Request: Exactly the lines from the one with "shoulder = (neck + flank) / 2" to the one with "for node in", both included, are to be printed again; leave out the rest.
----- Stored data -----
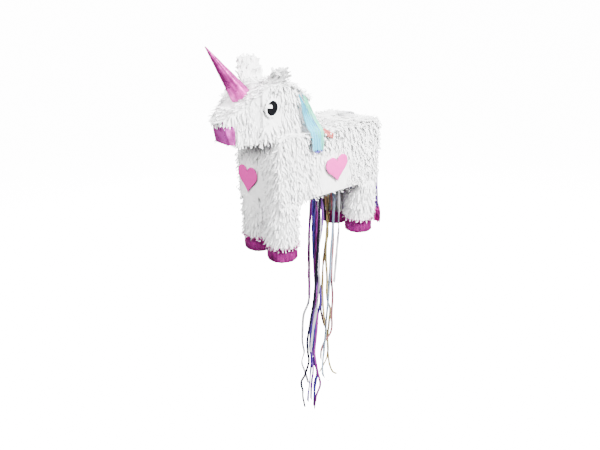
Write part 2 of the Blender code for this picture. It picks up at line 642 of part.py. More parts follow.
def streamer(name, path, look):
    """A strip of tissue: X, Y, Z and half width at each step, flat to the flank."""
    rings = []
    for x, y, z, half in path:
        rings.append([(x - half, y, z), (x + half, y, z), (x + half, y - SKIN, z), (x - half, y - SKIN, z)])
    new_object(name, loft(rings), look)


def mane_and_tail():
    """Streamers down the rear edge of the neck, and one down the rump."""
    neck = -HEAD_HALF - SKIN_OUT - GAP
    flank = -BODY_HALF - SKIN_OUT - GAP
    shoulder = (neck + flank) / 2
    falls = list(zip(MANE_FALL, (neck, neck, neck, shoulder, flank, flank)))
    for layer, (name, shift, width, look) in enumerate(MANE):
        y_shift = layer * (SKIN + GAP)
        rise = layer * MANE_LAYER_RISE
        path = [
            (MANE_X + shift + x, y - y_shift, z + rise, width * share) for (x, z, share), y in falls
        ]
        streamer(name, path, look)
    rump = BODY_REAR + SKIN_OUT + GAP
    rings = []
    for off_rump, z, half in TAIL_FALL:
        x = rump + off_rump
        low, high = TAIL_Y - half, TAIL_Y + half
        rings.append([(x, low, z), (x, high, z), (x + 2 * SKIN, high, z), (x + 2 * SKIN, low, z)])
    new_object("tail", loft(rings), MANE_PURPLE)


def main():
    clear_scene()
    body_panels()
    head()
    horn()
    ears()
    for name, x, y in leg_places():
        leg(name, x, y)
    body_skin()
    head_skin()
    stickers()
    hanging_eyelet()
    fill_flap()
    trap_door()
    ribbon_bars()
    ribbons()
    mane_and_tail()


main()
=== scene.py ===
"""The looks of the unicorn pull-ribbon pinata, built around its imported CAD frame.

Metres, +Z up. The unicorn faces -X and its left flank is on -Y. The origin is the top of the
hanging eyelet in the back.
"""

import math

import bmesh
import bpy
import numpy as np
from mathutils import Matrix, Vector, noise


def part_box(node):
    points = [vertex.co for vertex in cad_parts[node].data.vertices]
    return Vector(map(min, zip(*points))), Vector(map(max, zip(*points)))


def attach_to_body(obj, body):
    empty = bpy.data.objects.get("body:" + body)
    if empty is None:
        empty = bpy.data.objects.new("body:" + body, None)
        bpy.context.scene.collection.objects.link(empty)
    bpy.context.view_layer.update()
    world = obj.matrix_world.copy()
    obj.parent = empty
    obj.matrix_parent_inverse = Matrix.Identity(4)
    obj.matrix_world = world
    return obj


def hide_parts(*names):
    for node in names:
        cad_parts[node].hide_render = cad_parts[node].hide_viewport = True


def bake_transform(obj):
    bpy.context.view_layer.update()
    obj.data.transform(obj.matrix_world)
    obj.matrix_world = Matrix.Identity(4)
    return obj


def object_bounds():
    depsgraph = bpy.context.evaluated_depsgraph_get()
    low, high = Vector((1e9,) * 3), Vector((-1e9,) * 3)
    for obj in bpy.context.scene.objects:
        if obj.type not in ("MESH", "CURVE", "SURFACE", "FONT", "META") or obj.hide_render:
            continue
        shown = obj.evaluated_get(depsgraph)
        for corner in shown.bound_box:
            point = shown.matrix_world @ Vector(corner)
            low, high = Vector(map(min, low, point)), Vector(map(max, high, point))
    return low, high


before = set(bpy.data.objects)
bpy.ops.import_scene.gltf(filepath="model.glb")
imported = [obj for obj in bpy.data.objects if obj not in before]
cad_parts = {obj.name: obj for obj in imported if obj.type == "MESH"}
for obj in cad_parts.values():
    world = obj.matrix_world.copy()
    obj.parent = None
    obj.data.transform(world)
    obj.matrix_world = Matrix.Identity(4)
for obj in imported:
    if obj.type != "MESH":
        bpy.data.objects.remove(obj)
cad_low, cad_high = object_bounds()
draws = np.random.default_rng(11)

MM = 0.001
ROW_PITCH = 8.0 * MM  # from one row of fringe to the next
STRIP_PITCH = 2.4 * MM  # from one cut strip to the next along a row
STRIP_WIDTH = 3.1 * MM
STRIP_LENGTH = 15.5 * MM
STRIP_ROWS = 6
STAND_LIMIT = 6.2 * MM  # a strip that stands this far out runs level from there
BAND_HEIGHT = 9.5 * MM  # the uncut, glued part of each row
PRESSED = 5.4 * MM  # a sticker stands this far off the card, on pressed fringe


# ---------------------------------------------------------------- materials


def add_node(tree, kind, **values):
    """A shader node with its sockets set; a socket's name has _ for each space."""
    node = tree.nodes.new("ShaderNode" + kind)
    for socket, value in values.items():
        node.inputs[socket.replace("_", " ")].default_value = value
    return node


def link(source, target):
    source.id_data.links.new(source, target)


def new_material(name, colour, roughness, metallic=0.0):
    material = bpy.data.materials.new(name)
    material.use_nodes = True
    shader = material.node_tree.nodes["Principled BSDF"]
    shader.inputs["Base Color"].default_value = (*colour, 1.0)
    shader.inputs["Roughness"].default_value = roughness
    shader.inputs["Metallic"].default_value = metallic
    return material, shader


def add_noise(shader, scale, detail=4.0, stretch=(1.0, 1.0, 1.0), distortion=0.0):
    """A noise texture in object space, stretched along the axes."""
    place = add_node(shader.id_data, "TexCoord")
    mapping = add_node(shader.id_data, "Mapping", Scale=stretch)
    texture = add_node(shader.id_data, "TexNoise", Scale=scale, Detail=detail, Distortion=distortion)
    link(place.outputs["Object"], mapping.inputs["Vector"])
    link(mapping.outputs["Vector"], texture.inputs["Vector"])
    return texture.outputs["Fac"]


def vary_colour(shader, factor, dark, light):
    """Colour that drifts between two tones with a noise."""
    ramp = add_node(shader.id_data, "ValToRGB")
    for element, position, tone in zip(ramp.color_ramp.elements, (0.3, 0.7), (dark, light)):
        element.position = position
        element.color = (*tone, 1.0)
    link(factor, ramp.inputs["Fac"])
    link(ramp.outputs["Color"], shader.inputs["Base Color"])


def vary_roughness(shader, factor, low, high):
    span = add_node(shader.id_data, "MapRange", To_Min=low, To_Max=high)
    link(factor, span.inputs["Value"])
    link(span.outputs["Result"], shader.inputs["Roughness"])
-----
Solution for this exercise:
    shoulder = (neck + flank) / 2
    falls = list(zip(MANE_FALL, (neck, neck, neck, shoulder, flank, flank)))
    for layer, (name, shift, width, look) in enumerate(MANE):
        y_shift = layer * (SKIN + GAP)
        rise = layer * MANE_LAYER_RISE
        path = [
            (MANE_X + shift + x, y - y_shift, z + rise, width * share) for (x, z, share), y in falls
        ]
        streamer(name, path, look)
    rump = BODY_REAR + SKIN_OUT + GAP
    rings = []
    for off_rump, z, half in TAIL_FALL:
        x = rump + off_rump
        low, high = TAIL_Y - half, TAIL_Y + half
        rings.append([(x, low, z), (x, high, z), (x + 2 * SKIN, high, z), (x + 2 * SKIN, low, z)])
    new_object("tail", loft(rings), MANE_PURPLE)


def main():
    clear_scene()
    body_panels()
    head()
    horn()
    ears()
    for name, x, y in leg_places():
        leg(name, x, y)
    body_skin()
    head_skin()
    stickers()
    hanging_eyelet()
    fill_flap()
    trap_door()
    ribbon_bars()
    ribbons()
    mane_and_tail()


main()
=== scene.py ===
"""The looks of the unicorn pull-ribbon pinata, built around its imported CAD frame.

Metres, +Z up. The unicorn faces -X and its left flank is on -Y. The origin is the top of the
hanging eyelet in the back.
"""

import math

import bmesh
import bpy
import numpy as np
from mathutils import Matrix, Vector, noise


def part_box(node):
    points = [vertex.co for vertex in cad_parts[node].data.vertices]
    return Vector(map(min, zip(*points))), Vector(map(max, zip(*points)))


def attach_to_body(obj, body):
    empty = bpy.data.objects.get("body:" + body)
    if empty is None:
        empty = bpy.data.objects.new("body:" + body, None)
        bpy.context.scene.collection.objects.link(empty)
    bpy.context.view_layer.update()
    world = obj.matrix_world.copy()
    obj.parent = empty
    obj.matrix_parent_inverse = Matrix.Identity(4)
    obj.matrix_world = world
    return obj


def hide_parts(*names):
    for node in names:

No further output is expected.